Remember that events often involve random variables. Even if the sample space outcomes are equally likely, the possible values of related random variables are usually not.

**Example 3.20 **Recall the matching problem with \(n=4\): objects labeled 1, 2, 3, 4, are placed at random in spots labeled 1, 2, 3, 4, with spot 1 the correct spot for object 1, etc.
Recall the sample space from Example 2.5.
Let the random variable \(X\) count the number of objects that are put back in the correct spot. (Hint: recall Table 2.6.)
Let \(\textrm{P}\) denote the probability measure corresponding to the assumption that the objects are equally likely to be placed in any spot, so that the 24 possible placements are equally.
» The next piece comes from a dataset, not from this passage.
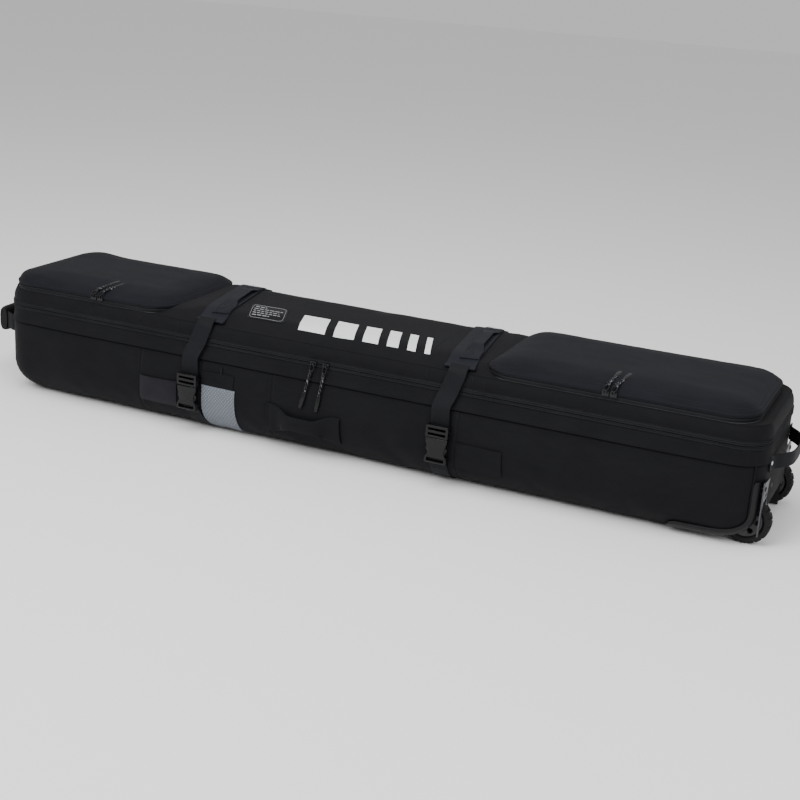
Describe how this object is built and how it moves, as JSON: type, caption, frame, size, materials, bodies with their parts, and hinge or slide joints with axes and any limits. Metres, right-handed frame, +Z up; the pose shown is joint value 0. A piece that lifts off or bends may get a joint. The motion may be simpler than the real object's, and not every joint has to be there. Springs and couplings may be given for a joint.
{
  "type": "snowboard bag",
  "caption": "Long padded wheeled snowboard bag with a zipped lid, top gear pockets, buckled compression straps and end handles.",
  "frame": {"origin": "centre of the flat base, on the ground", "axes": "+X towards the wheel end, +Y towards the lid's hinge, +Z up; the front with the buckles faces -Y"},
  "size_m": [1.769, 0.366, 0.2723],
  "materials": {
    "body_fabric": "matte woven polyester",
    "top_fabric": "coated woven polyester, slight sheen",
    "webbing": "ribbed webbing",
    "zip_tape": "coil zip tape",
    "buckle_plastic": "gloss moulded acetal",
    "moulded_guard": "grained moulding",
    "wheel_plastic": "moulded hub",
    "wheel_tyre": "treaded urethane",
    "steel": "plain",
    "dark_steel": "blackened",
    "bracket_metal": "satin",
    "grip_rubber": "matte grip",
    "reflective": "retro-reflective weave",
    "board_plastic": "plain sheet",
    "label": "woven label",
    "slider_metal": "black coated",
    "pull_plastic": "moulded grip on a cord loop"
  },
  "bodies": {
    "tub": {"tub_shell": "body_fabric", "base_panel": "moulded_guard", "base_board": "board_plastic", "tub_zip_tape": "zip_tape", "front_wheel_guard": "moulded_guard", "rear_wheel_guard": "moulded_guard", "front_wheel_bracket": "bracket_metal", "rear_wheel_bracket": "bracket_metal", "bracket_screws": "dark_steel", "wheel_axles": "steel", "handle_tabs": "webbing", "handle_rivets": "steel", "side_handle": "webbing", "reflective_patch": "reflective", "side_patch": "grip_rubber", "id_pocket": "top_fabric", "tie_down_straps": "webbing", "tie_down_buckles": "buckle_plastic", "left_lower_strap": "webbing", "right_lower_strap": "webbing", "left_buckle_socket": "buckle_plastic", "right_buckle_socket": "buckle_plastic"},
    "lid": {"lid_shell": "body_fabric", "lid_zip_tape": "zip_tape", "left_pocket_band": "webbing", "right_pocket_band": "webbing", "left_top_band": "webbing", "right_top_band": "webbing", "left_drop_strap": "webbing", "right_drop_strap": "webbing", "top_label": "label"},
    "left_flap": {"left_pocket_flap": "top_fabric"},
    "right_flap": {"right_pocket_flap": "top_fabric"},
    "left_tongue": {"left_buckle_tongue": "buckle_plastic"},
    "left_prong_a": {"left_prong_a": "buckle_plastic"},
    "left_prong_b": {"left_prong_b": "buckle_plastic"},
    "right_tongue": {"right_buckle_tongue": "buckle_plastic"},
    "right_prong_a": {"right_prong_a": "buckle_plastic"},
    "right_prong_b": {"right_prong_b": "buckle_plastic"},
    "main_slider_left": {"main_slider_left": "slider_metal"},
    "main_pull_left": {"main_pull_left": "pull_plastic"},
    "main_slider_right": {"main_slider_right": "slider_metal"},
    "main_pull_right": {"main_pull_right": "pull_plastic"},
    "left_pocket_slider_a": {"left_pocket_slider_a": "slider_metal"},
    "left_pocket_pull_a": {"left_pocket_pull_a": "pull_plastic"},
    "left_pocket_slider_b": {"left_pocket_slider_b": "slider_metal"},
    "left_pocket_pull_b": {"left_pocket_pull_b": "pull_plastic"},
    "right_pocket_slider_a": {"right_pocket_slider_a": "slider_metal"},
    "right_pocket_pull_a": {"right_pocket_pull_a": "pull_plastic"},
    "right_pocket_slider_b": {"right_pocket_slider_b": "slider_metal"},
    "right_pocket_pull_b": {"right_pocket_pull_b": "pull_plastic"},
    "front_wheel": {"front_wheel_tyre": "wheel_tyre", "front_wheel_hub": "wheel_plastic", "front_wheel_bearings": "steel"},
    "rear_wheel": {"rear_wheel_tyre": "wheel_tyre", "rear_wheel_hub": "wheel_plastic", "rear_wheel_bearings": "steel"},
    "wheel_end_handle": {"wheel_end_handle": "webbing"},
    "nose_handle": {"nose_handle": "webbing", "nose_grip": "grip_rubber"}
  },
  "joints": [
    {"name": "lid_hinge", "type": "hinge", "parent": "tub", "child": "lid", "pos_m": [0, 0.1613, 0.195], "axis": [-1, 0, 0], "range_deg": [0, 110]},
    {"name": "left_flap_hinge", "type": "hinge", "parent": "lid", "child": "left_flap", "pos_m": [-0.6175, 0.1533, 0.2399], "axis": [-1, 0, 0], "range_deg": [0, 100]},
    {"name": "right_flap_hinge", "type": "hinge", "parent": "lid", "child": "right_flap", "pos_m": [0.5455, 0.1533, 0.2399], "axis": [-1, 0, 0], "range_deg": [0, 100]},
    {"name": "left_buckle_release", "type": "slide", "parent": "lid", "child": "left_tongue", "axis": [0, 0, 1], "range_m": [0, 0.03]},
    {"name": "left_prong_a_squeeze", "type": "hinge", "parent": "left_tongue", "child": "left_prong_a", "pos_m": [-0.349, -0.187, 0.101], "axis": [0, -1, 0], "range_deg": [0, 8], "stiffness_Nm_per_rad": 0.05},
    {"name": "left_prong_b_squeeze", "type": "hinge", "parent": "left_tongue", "child": "left_prong_b", "pos_m": [-0.327, -0.187, 0.101], "axis": [0, 1, 0], "range_deg": [0, 8], "stiffness_Nm_per_rad": 0.05},
    {"name": "right_buckle_release", "type": "slide", "parent": "lid", "child": "right_tongue", "axis": [0, 0, 1], "range_m": [0, 0.03]},
    {"name": "right_prong_a_squeeze", "type": "hinge", "parent": "right_tongue", "child": "right_prong_a", "pos_m": [0.211, -0.187, 0.101], "axis": [0, -1, 0], "range_deg": [0, 8], "stiffness_Nm_per_rad": 0.05},
    {"name": "right_prong_b_squeeze", "type": "hinge", "parent": "right_tongue", "child": "right_prong_b", "pos_m": [0.233, -0.187, 0.101], "axis": [0, 1, 0], "range_deg": [0, 8], "stiffness_Nm_per_rad": 0.05},
    {"name": "main_zip_left", "type": "slide", "parent": "tub", "child": "main_slider_left", "axis": [1, 0, 0], "range_m": [-0.2, 0]},
    {"name": "main_pull_left_swing", "type": "hinge", "parent": "main_slider_left", "child": "main_pull_left", "pos_m": [-0.061, -0.169, 0.195], "axis": [-1, 0, 0], "range_deg": [0, 100]},
    {"name": "main_zip_right", "type": "slide", "parent": "tub", "child": "main_slider_right", "axis": [1, 0, 0], "range_m": [0, 0.2]},
    {"name": "main_pull_right_swing", "type": "hinge", "parent": "main_slider_right", "child": "main_pull_right", "pos_m": [-0.033, -0.169, 0.195], "axis": [-1, 0, 0], "range_deg": [0, 100]},
    {"name": "left_pocket_zip_a", "type": "slide", "parent": "left_flap", "child": "left_pocket_slider_a", "axis": [1, 0, 0], "range_m": [-0.14, 0]},
    {"name": "left_pocket_pull_a_swing", "type": "hinge", "parent": "left_pocket_slider_a", "child": "left_pocket_pull_a", "pos_m": [-0.592, -0.161, 0.25], "axis": [1, 0, 0], "range_deg": [0, 180]},
    {"name": "left_pocket_zip_b", "type": "slide", "parent": "left_flap", "child": "left_pocket_slider_b", "axis": [1, 0, 0], "range_m": [0, 0.09]},
    {"name": "left_pocket_pull_b_swing", "type": "hinge", "parent": "left_pocket_slider_b", "child": "left_pocket_pull_b", "pos_m": [-0.576, -0.161, 0.25], "axis": [1, 0, 0], "range_deg": [0, 180]},
    {"name": "right_pocket_zip_a", "type": "slide", "parent": "right_flap", "child": "right_pocket_slider_a", "axis": [1, 0, 0], "range_m": [-0.15, 0]},
    {"name": "right_pocket_pull_a_swing", "type": "hinge", "parent": "right_pocket_slider_a", "child": "right_pocket_pull_a", "pos_m": [0.531, -0.161, 0.25], "axis": [1, 0, 0], "range_deg": [0, 180]},
    {"name": "right_pocket_zip_b", "type": "slide", "parent": "right_flap", "child": "right_pocket_slider_b", "axis": [1, 0, 0], "range_m": [0, 0.17]},
    {"name": "right_pocket_pull_b_swing", "type": "hinge", "parent": "right_pocket_slider_b", "child": "right_pocket_pull_b", "pos_m": [0.546, -0.161, 0.25], "axis": [1, 0, 0], "range_deg": [0, 180]},
    {"name": "front_wheel_spin", "type": "hinge", "parent": "tub", "child": "front_wheel", "pos_m": [0.806, -0.1145, 0.0453], "axis": [0, 1, 0], "continuous": true},
    {"name": "rear_wheel_spin", "type": "hinge", "parent": "tub", "child": "rear_wheel", "pos_m": [0.806, 0.1145, 0.0453], "axis": [0, 1, 0], "continuous": true},
    {"name": "wheel_end_handle_swing", "type": "hinge", "parent": "tub", "child": "wheel_end_handle", "pos_m": [0.8455, 0, 0.154], "axis": [0, 1, 0], "range_deg": [-50, 40]},
    {"name": "nose_handle_swing", "type": "hinge", "parent": "tub", "child": "nose_handle", "pos_m": [-0.851, 0, 0.131], "axis": [0, 1, 0], "range_deg": [-50, 50]}
  ],
  "couplings": [
    {"joint": "left_prong_b_squeeze", "follows": "left_prong_a_squeeze", "ratio": 1},
    {"joint": "right_prong_b_squeeze", "follows": "right_prong_a_squeeze", "ratio": 1}
  ]
}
- Find \(\textrm{P}(X=0)\).
- Find the distribution of \(X\).
- Let \(C\) be the event that at least one object is put in the correct spot. Compute and interpret \(\textrm{P}(C)\).
- Let \(C_1\) be the event that object 1 is put correctly in spot 1. Find \(\textrm{P}(C_1)\).
- Let \(C_2\) be the event that object 2 is put correctly in spot 2. Find \(\textrm{P}(C_2)\).
- Define \(C_3\), and \(C_4\) similarly. Represent the event \(C\) in terms of \(C_1, C_2, C_3, C_4\).
- Find and interpret \(\textrm{P}(C_1\cap C_2 \cap C_3 \cap C_4)\).
- Donny Don’t says: “the events are not disjoint so by the general addition rule \(\textrm{P}(C_1 \cup C_2 \cup C_3 \cup C_4)\) is equal to \(\textrm{P}(C_1)+\textrm{P}(C_2)+\textrm{P}(C_3)+\textrm{P}(C_4)-\textrm{P}(C_1\cap C_2 \cap C_3 \cap C_4)\).” Explain to Donny his mistake.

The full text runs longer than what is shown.